╭─ DATA SECTION
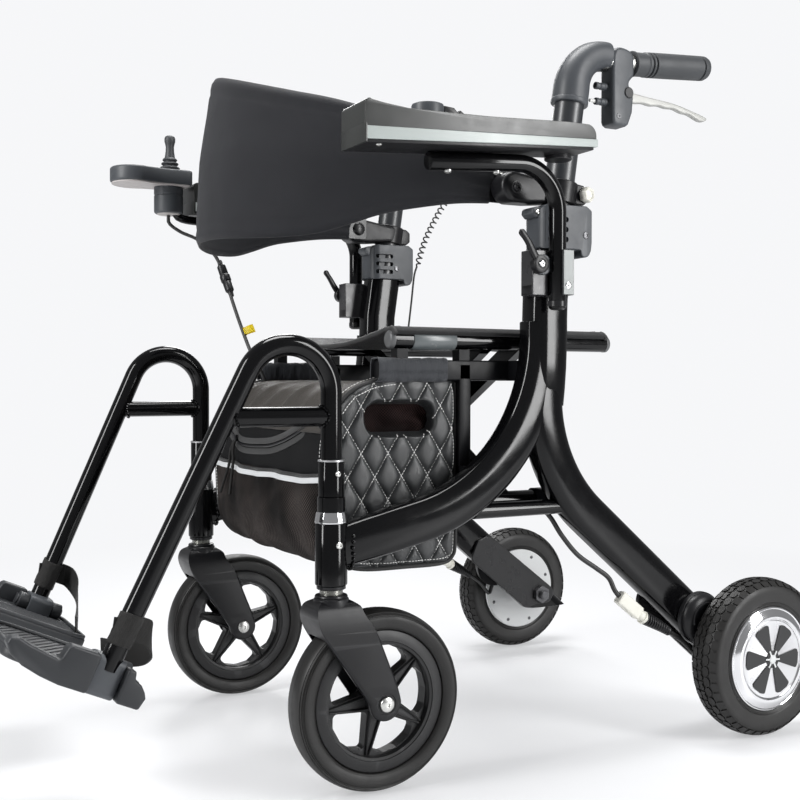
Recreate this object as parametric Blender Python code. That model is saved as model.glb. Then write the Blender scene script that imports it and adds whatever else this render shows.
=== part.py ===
"""Electric rollator: a folding walking frame with hub motors, seat, back band and footrests.

Units are metres. +Z is up, the footrests point to -Y and the push handles to +Y.
+X is the seated user's left side. Every y below is measured from the front wheel axle, and the
empty called part_frame moves the whole object so that its footprint is centred on the origin.
A pair of pieces is modelled once on the left side and mirrored to the right.
"""
import math

import bmesh
import bpy
from mathutils import Matrix, Vector

# Overall layout
FRONT_AXLE_Y = -0.1145
WHEEL_RADIUS = 0.100
WHEELBASE = 0.520
SIDE_X = 0.218
REAR_WHEEL_X = 0.277
GAP = 0.0003
ROUND_SIDES = 16

# Side frame
LEG_DEPTH = 0.050
LEG_THICK = 0.034
POST_DEPTH = 0.0515
POST_THICK = 0.040
FRONT_TUBE_Y = 0.222
REAR_TUBE_Y = 0.2225
POST_Y = 0.2275
HEAD_Y = -0.053
HEAD_RADIUS = 0.0175
HEAD_BORE = 0.0118
HEAD_BOTTOM = 0.230
HEAD_TOP = 0.315
COLLAR_HEIGHT = 0.0097
FRONT_LEG_JOIN_Z = 0.268
FRONT_LEG_SLOPE = math.radians(13)
FRONT_LEG_BEND = 0.215
REAR_LEG_CORNER_Z = 0.3436
REAR_LEG_SLOPE = math.radians(40)
REAR_LEG_BEND = 0.190
REAR_LEG_END_Y = 0.585
REAR_LEG_FOOT_Z = 0.076
POST_FOOT_Z = 0.470
POST_SKIRT = 0.050
CROTCH_Z = 0.368
WEB_THICK = 0.0315
LEAN_Z = 0.545
LEAN = math.radians(8.4)
POST_TOP_Z = 0.605
POST_BORE_DEPTH = 0.105
FRAME_BAR_RADIUS = 0.009
FRAME_BAR_Z = 0.299

# Cross brace under the seat
HINGE_X = 0.178
HINGE_Z = 0.305
HINGE_ROD = 0.006
HINGE_SLEEVE = 0.011
HINGE_CLEARANCE = 0.0003
LUG_FRONT_Y = 0.127
LUG_THICK = 0.006
LUG_REAR_Y = 0.239
LUG_REAR_THICK = 0.013
RAIL_Z = 0.497
RAIL_RADIUS = 0.0102
RAIL_FRONT_Y = 0.036
RAIL_REAR_Y = 0.353
ARM_HEIGHT = 0.022
ARM_THICK = 0.013
INNER_ARM_Y = 0.195
ARM_PITCH = 0.0255
PIVOT_PIN = 0.005

# Bag bar with the saddles that the seat rails rest on
BAG_BAR_WIDTH = 0.020
BAG_BAR_BOTTOM = 0.450
BAG_BAR_TOP = 0.474
BAG_BAR_FRONT_Y = 0.018
SUPPORT_DEPTH = 0.016
SADDLE_FRONT_Y = 0.044

# Casters and front wheels
FORK_HALF_WIDTH = 0.0285
FORK_CROWN_HALF = 0.0225
FORK_LEG = 0.006
FORK_WHEEL_GAP = 0.0035
FORK_TOP_Z = 0.214
FORK_EYE = 0.019
STEM_RADIUS = 0.0115
STEM_TOP_Z = 0.262
AXLE_RADIUS = 0.004
AXLE_HEAD = 0.0085
AXLE_HEAD_THICK = 0.003
FRONT_TYRE_BORE = 0.0785
FRONT_TYRE_HALF = 0.019
FRONT_RIM_HALF = 0.0145
FRONT_RIM_INNER = 0.061
FRONT_HUB_RADIUS = 0.015
SPOKES = 5
SPOKE_WIDTH = 0.015
SPOKE_THICK = 0.014
SPOKE_START = math.radians(41)

# Motor wheels
REAR_TYRE_BORE = 0.0663
REAR_TYRE_HALF = 0.0235
HUB_HALF = 0.0225
HUB_OUTER_HALF = 0.0255
HUB_FACE_RADIUS = 0.052
SHAFT_RADIUS = 0.008
SHAFT_COLLAR = 0.012
SHAFT_NUT = 0.013
SHAFT_NUT_THICK = 0.007
SHAFT_DEPTH = 0.036
BRACKET_THICK = 0.005
COVER_RADIUS = 0.034
COVER_DEPTH = 0.0175
COVER_Y = 0.457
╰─
GIVEN EXERCISE: Quote exactly the stretch of lines above that starts at the first one and ends at the line with "SADDLE_FRONT_Y = 0.044", and nothing beyond it.

ANSWER IN FULL:
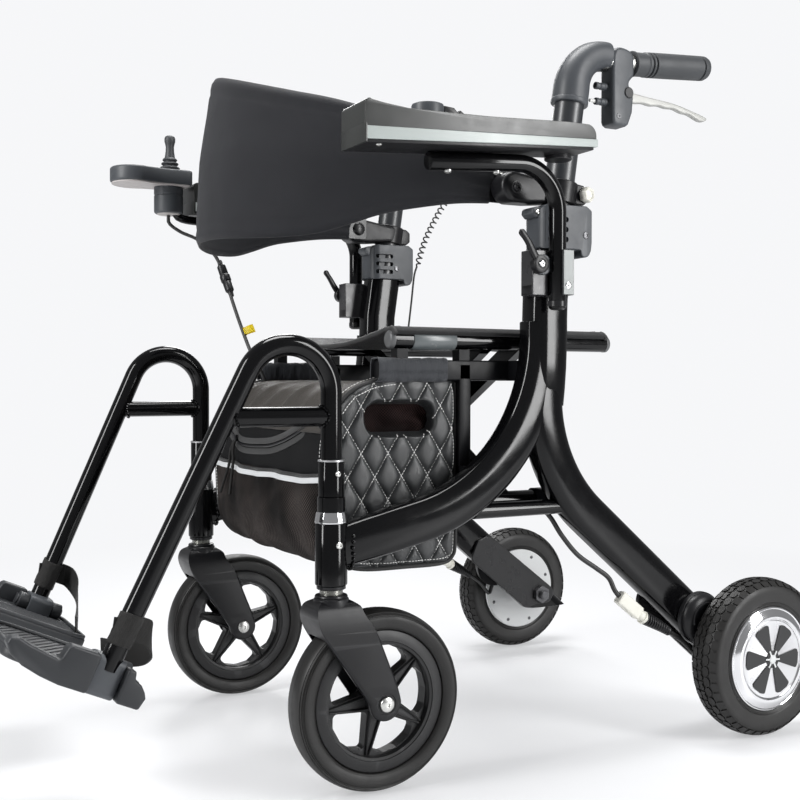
Recreate this object as parametric Blender Python code. That model is saved as model.glb. Then write the Blender scene script that imports it and adds whatever else this render shows.
=== part.py ===
"""Electric rollator: a folding walking frame with hub motors, seat, back band and footrests.

Units are metres. +Z is up, the footrests point to -Y and the push handles to +Y.
+X is the seated user's left side. Every y below is measured from the front wheel axle, and the
empty called part_frame moves the whole object so that its footprint is centred on the origin.
A pair of pieces is modelled once on the left side and mirrored to the right.
"""
import math

import bmesh
import bpy
from mathutils import Matrix, Vector

# Overall layout
FRONT_AXLE_Y = -0.1145
WHEEL_RADIUS = 0.100
WHEELBASE = 0.520
SIDE_X = 0.218
REAR_WHEEL_X = 0.277
GAP = 0.0003
ROUND_SIDES = 16

# Side frame
LEG_DEPTH = 0.050
LEG_THICK = 0.034
POST_DEPTH = 0.0515
POST_THICK = 0.040
FRONT_TUBE_Y = 0.222
REAR_TUBE_Y = 0.2225
POST_Y = 0.2275
HEAD_Y = -0.053
HEAD_RADIUS = 0.0175
HEAD_BORE = 0.0118
HEAD_BOTTOM = 0.230
HEAD_TOP = 0.315
COLLAR_HEIGHT = 0.0097
FRONT_LEG_JOIN_Z = 0.268
FRONT_LEG_SLOPE = math.radians(13)
FRONT_LEG_BEND = 0.215
REAR_LEG_CORNER_Z = 0.3436
REAR_LEG_SLOPE = math.radians(40)
REAR_LEG_BEND = 0.190
REAR_LEG_END_Y = 0.585
REAR_LEG_FOOT_Z = 0.076
POST_FOOT_Z = 0.470
POST_SKIRT = 0.050
CROTCH_Z = 0.368
WEB_THICK = 0.0315
LEAN_Z = 0.545
LEAN = math.radians(8.4)
POST_TOP_Z = 0.605
POST_BORE_DEPTH = 0.105
FRAME_BAR_RADIUS = 0.009
FRAME_BAR_Z = 0.299

# Cross brace under the seat
HINGE_X = 0.178
HINGE_Z = 0.305
HINGE_ROD = 0.006
HINGE_SLEEVE = 0.011
HINGE_CLEARANCE = 0.0003
LUG_FRONT_Y = 0.127
LUG_THICK = 0.006
LUG_REAR_Y = 0.239
LUG_REAR_THICK = 0.013
RAIL_Z = 0.497
RAIL_RADIUS = 0.0102
RAIL_FRONT_Y = 0.036
RAIL_REAR_Y = 0.353
ARM_HEIGHT = 0.022
ARM_THICK = 0.013
INNER_ARM_Y = 0.195
ARM_PITCH = 0.0255
PIVOT_PIN = 0.005

# Bag bar with the saddles that the seat rails rest on
BAG_BAR_WIDTH = 0.020
BAG_BAR_BOTTOM = 0.450
BAG_BAR_TOP = 0.474
BAG_BAR_FRONT_Y = 0.018
SUPPORT_DEPTH = 0.016
SADDLE_FRONT_Y = 0.044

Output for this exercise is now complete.